AMLO’s assurances once again demonstrate that he is at most a tepid social democrat, albeit a somewhat nationalist throwback, who would be at home, like Bernie Sanders—although without the latter’s pretenses to socialism—in the American Democratic Party. In reality, López Obrador represents little threat to the capitalist order in Mexico. If there is an explosion of mass opposition by the Mexican working class AMLO may be in the best position to contain it, much as Syriza did in Greece.

But important sections of both the American and Mexican bourgeoisie oppose even AMLO’s mild proposals for reform. The US is also concerned that in the face of Trump’s aggressive trade policies AMLO would be more likely to turn to China for economic development should he be elected. Propaganda campaigns linking AMLO to Venezuela and Cuba, and even to specious charges of Russian attempts to meddle in Mexico’s election, have already been attempted, although those efforts seem to have fallen flat for lack of traction in the public.

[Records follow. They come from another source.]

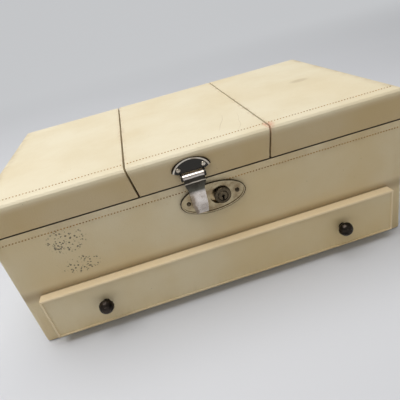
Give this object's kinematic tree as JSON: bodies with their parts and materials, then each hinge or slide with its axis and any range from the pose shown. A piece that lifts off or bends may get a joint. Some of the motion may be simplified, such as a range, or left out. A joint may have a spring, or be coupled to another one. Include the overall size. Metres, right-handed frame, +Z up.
{
  "type": "travel jewelry case",
  "caption": "Leather-covered travel jewelry case: rear-hinged middle lid with hasp and mirror, side-hinged outer lids, wells with ring rolls, and a drawer under them.",
  "frame": {"origin": "centre of the base pad's underside, on the surface that the case stands on", "axes": "+X along the case's width, +Y from the drawer's front to the rear hinge, +Z up"},
  "size_m": [0.3278, 0.217, 0.1262],
  "materials": {
    "cream_leather": "worn semi-matt grained leather",
    "plywood": "plain sanded plywood",
    "velvet": "short pile",
    "felt": "plain felt",
    "nickel": "tarnished nickel plate",
    "brass": "tarnished brass",
    "bronze": "dark bronze",
    "steel": "plain steel",
    "mirror": "silvered glass"
  },
  "bodies": {
    "case": {"back_board": "plywood", "base_pad": "felt", "case_cover": "cream_leather", "case_floor": "plywood", "centre_divider": "velvet", "centre_well_pad": "velvet", "drawer_stop": "plywood", "front_board": "plywood", "left_board": "plywood", "left_case_leaf": "nickel", "left_divider": "velvet", "left_hinge_pin": "steel", "left_lock_rivet": "brass", "left_partition": "velvet", "left_runner": "plywood", "left_well_pad": "velvet", "lock_case": "steel", "lock_plate": "nickel", "lock_spring": "steel", "middle_shelf": "plywood", "rear_case_leaf": "nickel", "rear_hinge_pin": "steel", "right_board": "plywood", "right_case_leaf": "nickel", "right_hinge_pin": "steel", "right_lock_rivet": "brass", "right_partition": "velvet", "right_runner": "plywood", "right_well_pad": "velvet", "ring_roll_1": "velvet", "ring_roll_2": "velvet", "ring_roll_3": "velvet"},
    "centre_lid": {"centre_lid_shell": "plywood", "centre_lid_cover": "cream_leather", "centre_lid_leaf": "nickel", "mirror": "mirror", "mirror_frame": "brass", "hasp_plate": "nickel", "left_hasp_rivet": "nickel", "right_hasp_rivet": "nickel", "hasp_pin": "steel"},
    "hasp": {"hasp": "nickel"},
    "lock_button": {"lock_button": "nickel", "lock_catch": "steel"},
    "key_plug": {"key_plug": "brass"},
    "left_lid": {"left_lid_shell": "plywood", "left_lid_cover": "cream_leather", "left_lid_leaf": "nickel"},
    "right_lid": {"right_lid_shell": "plywood", "right_lid_cover": "cream_leather", "right_lid_leaf": "nickel"},
    "drawer": {"drawer_front": "plywood", "drawer_front_cover": "cream_leather", "left_drawer_side": "plywood", "right_drawer_side": "plywood", "drawer_back": "plywood", "drawer_bottom": "plywood", "drawer_pad": "velvet", "left_knob": "bronze", "right_knob": "bronze"}
  },
  "joints": [
    {"name": "centre_lid_hinge", "type": "hinge", "parent": "case", "child": "centre_lid", "pos_m": [0, 0.0991, 0.10245], "axis": [-1, 0, 0], "range_deg": [0, 100]},
    {"name": "left_lid_hinge", "type": "hinge", "parent": "case", "child": "left_lid", "pos_m": [-0.1621, 0, 0.10245], "axis": [0, -1, 0], "range_deg": [0, 105]},
    {"name": "right_lid_hinge", "type": "hinge", "parent": "case", "child": "right_lid", "pos_m": [0.1621, 0, 0.10245], "axis": [0, 1, 0], "range_deg": [0, 105]},
    {"name": "drawer_slide", "type": "slide", "parent": "case", "child": "drawer", "axis": [0, -1, 0], "range_m": [0, 0.143]},
    {"name": "hasp_hinge", "type": "hinge", "parent": "centre_lid", "child": "hasp", "pos_m": [-0.0089, -0.1002, 0.1085], "axis": [-1, 0, 0], "range_deg": [0, 100]},
    {"name": "button_slide", "type": "slide", "parent": "case", "child": "lock_button", "axis": [-1, 0, 0], "range_m": [0, 0.0025], "stiffness_N_per_m": 300},
    {"name": "key_plug_turn", "type": "hinge", "parent": "lock_button", "child": "key_plug", "pos_m": [0.0089, -0.0995, 0.086], "axis": [0, -1, 0], "range_deg": [0, 90]}
  ]
}
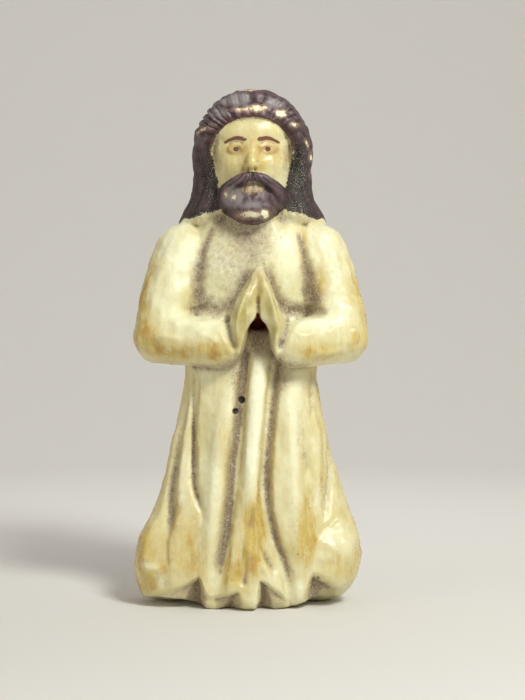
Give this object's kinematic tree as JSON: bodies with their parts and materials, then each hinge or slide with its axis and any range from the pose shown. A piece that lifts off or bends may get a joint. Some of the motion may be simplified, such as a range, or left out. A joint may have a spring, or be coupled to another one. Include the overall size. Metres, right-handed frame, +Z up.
{
  "type": "carved figurine",
  "caption": "Small robed figure standing in prayer, carved in one piece of bone, with long hair, a beard and palms joined at the chest; flat underside.",
  "frame": {"origin": "middle of the bounding box at the flat underside of the robe", "axes": "+Z up the figure; the figure faces -Y; +X towards the figure's left hand"},
  "size_m": [0.0292, 0.0164, 0.0643],
  "materials": {
    "bone": "hand-polished bone, cream to ochre, with dark dirt in the furrows and worn purple-brown paint on hair and beard"
  },
  "bodies": {
    "root": {"praying_figure": "bone"}
  },
  "joints": []
}
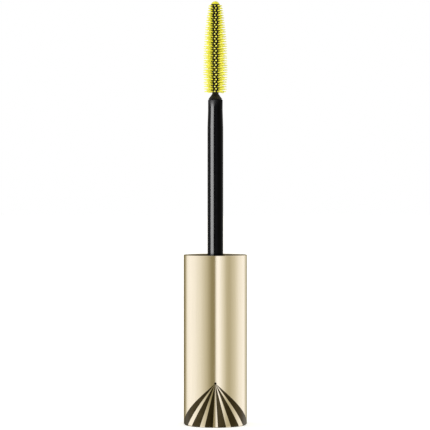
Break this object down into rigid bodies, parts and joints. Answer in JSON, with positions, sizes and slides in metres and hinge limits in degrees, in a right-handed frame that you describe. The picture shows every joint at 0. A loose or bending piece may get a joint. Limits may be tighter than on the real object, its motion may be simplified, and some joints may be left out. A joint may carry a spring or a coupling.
{
  "type": "mascara applicator",
  "caption": "Cosmetic applicator: round metal cap with a threaded inner cap, stem and moulded bristle brush.",
  "frame": {"origin": "centre of the cap's closed end, on the face that it stands on", "axes": "+Z from the closed end to the brush tip, -Y towards the ray decoration that faces the viewer"},
  "size_m": [0.018, 0.018, 0.12],
  "materials": {
    "gold_metal": "bright anodised, fine vertical grain",
    "black_lacquer": "gloss translucent-edged lacquer film",
    "steel": "turned",
    "liner_plastic": "moulded",
    "seal_rubber": "matt",
    "stem_plastic": "polished moulding",
    "brush_plastic": "fine moulded texture",
    "bristle_elastomer": "soft translucent elastomer"
  },
  "bodies": {
    "cap": {"cap_shell": "gold_metal", "ray_decoration": "black_lacquer", "cap_weight": "steel", "inner_cap": "liner_plastic", "neck_seal": "seal_rubber", "wand_stem": "stem_plastic", "brush_collar": "brush_plastic"},
    "neck": {"brush_neck": "brush_plastic"},
    "brush": {"brush_core": "brush_plastic", "bristles": "bristle_elastomer"}
  },
  "joints": [
    {"name": "brush_flex_fore", "type": "hinge", "parent": "cap", "child": "neck", "pos_m": [0, 0, 0.09392], "axis": [1, 0, 0], "range_deg": [-12, 12], "stiffness_Nm_per_rad": 0.02, "deforming": ["brush_neck"]},
    {"name": "brush_flex_side", "type": "hinge", "parent": "neck", "child": "brush", "pos_m": [0, 0, 0.09392], "axis": [0, 1, 0], "range_deg": [-12, 12], "stiffness_Nm_per_rad": 0.02}
  ]
}
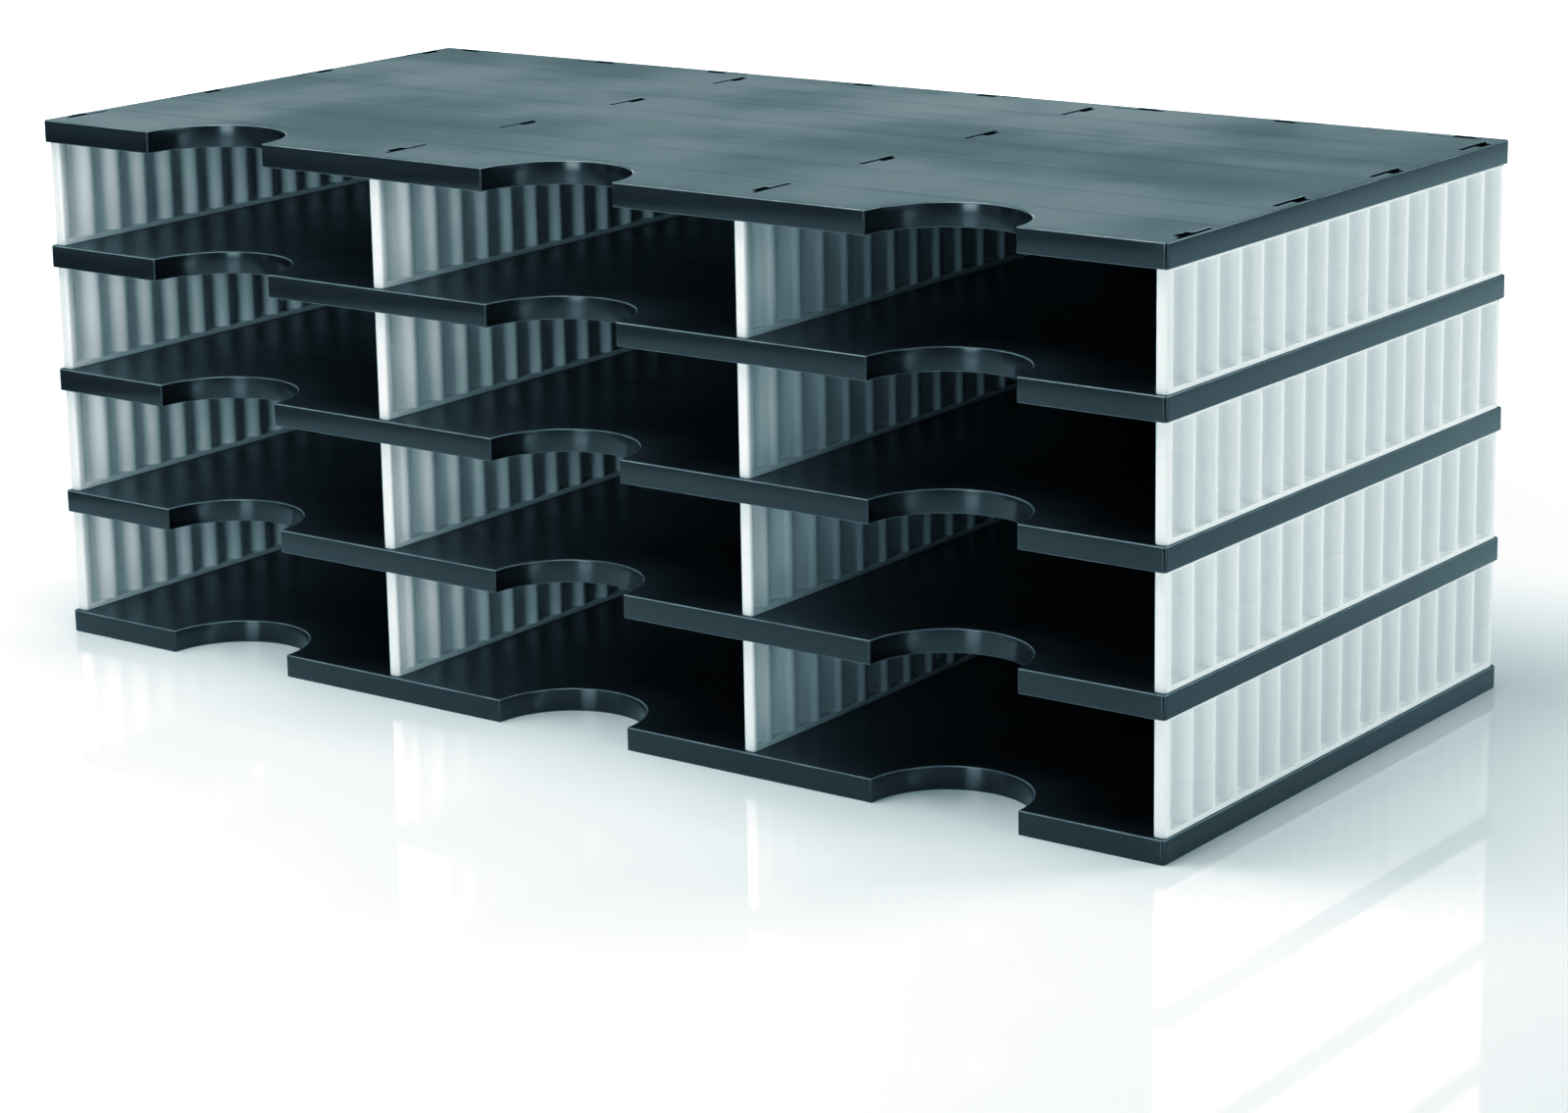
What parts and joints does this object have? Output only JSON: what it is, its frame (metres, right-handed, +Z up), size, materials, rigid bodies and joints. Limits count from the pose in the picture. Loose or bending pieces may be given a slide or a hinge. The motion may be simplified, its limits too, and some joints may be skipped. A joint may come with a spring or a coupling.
{
  "type": "literature sorter",
  "caption": "Wide desktop literature sorter of stacked black plates with finger notches, white fluted side panels and dividers, and open-fronted pockets for flat sheets.",
  "frame": {"origin": "centre of the footprint, on the surface that the sorter stands on", "axes": "+X from the left end to the right end as seen from the open front, +Y from the open front towards the back walls, +Z up"},
  "size_m": [0.723, 0.34, 0.294],
  "materials": {
    "plate_black": "dark blue-black moulded plastic, semi-gloss, with a faint lengthwise flow texture",
    "panel_white": "cool white moulded plastic, satin",
    "wall_black": "black moulded plastic, semi-gloss"
  },
  "bodies": {
    "root": {"base_plate": "plate_black", "shelf_1": "plate_black", "shelf_2": "plate_black", "shelf_3": "plate_black", "top_plate": "plate_black", "side_panel_left_1": "panel_white", "divider_left_1": "panel_white", "divider_right_1": "panel_white", "side_panel_right_1": "panel_white", "back_wall_left_1": "wall_black", "back_wall_middle_1": "wall_black", "back_wall_right_1": "wall_black", "side_panel_left_2": "panel_white", "divider_left_2": "panel_white", "divider_right_2": "panel_white", "side_panel_right_2": "panel_white", "back_wall_left_2": "wall_black", "back_wall_middle_2": "wall_black", "back_wall_right_2": "wall_black", "side_panel_left_3": "panel_white", "divider_left_3": "panel_white", "divider_right_3": "panel_white", "side_panel_right_3": "panel_white", "back_wall_left_3": "wall_black", "back_wall_middle_3": "wall_black", "back_wall_right_3": "wall_black", "side_panel_left_4": "panel_white", "divider_left_4": "panel_white", "divider_right_4": "panel_white", "side_panel_right_4": "panel_white", "back_wall_left_4": "wall_black", "back_wall_middle_4": "wall_black", "back_wall_right_4": "wall_black"}
  },
  "joints": []
}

The World Socialist Web Site has recently reported that Google, Facebook and Twitter, which are increasingly integrated with the American state and its intelligence agencies, have entered into contracts over the last few months with Mexico’s National Electoral Institute (INE), which runs the elections. (See here and here). Already able to manipulate and censor social media in order to favor one or another party or candidate, these corporations have effectively been handed over the keys to INE’s computers with the possibility they will manipulate election results on a real-time basis if the ruling class so decides.

Such extreme measures could lead to large-scale protests that may trigger an emergency government or the imposition of martial law. Mexico’s new Internal Security Law enacted in December gives the president the power to order the Army and Navy to intervene in response to “threats to internal security.”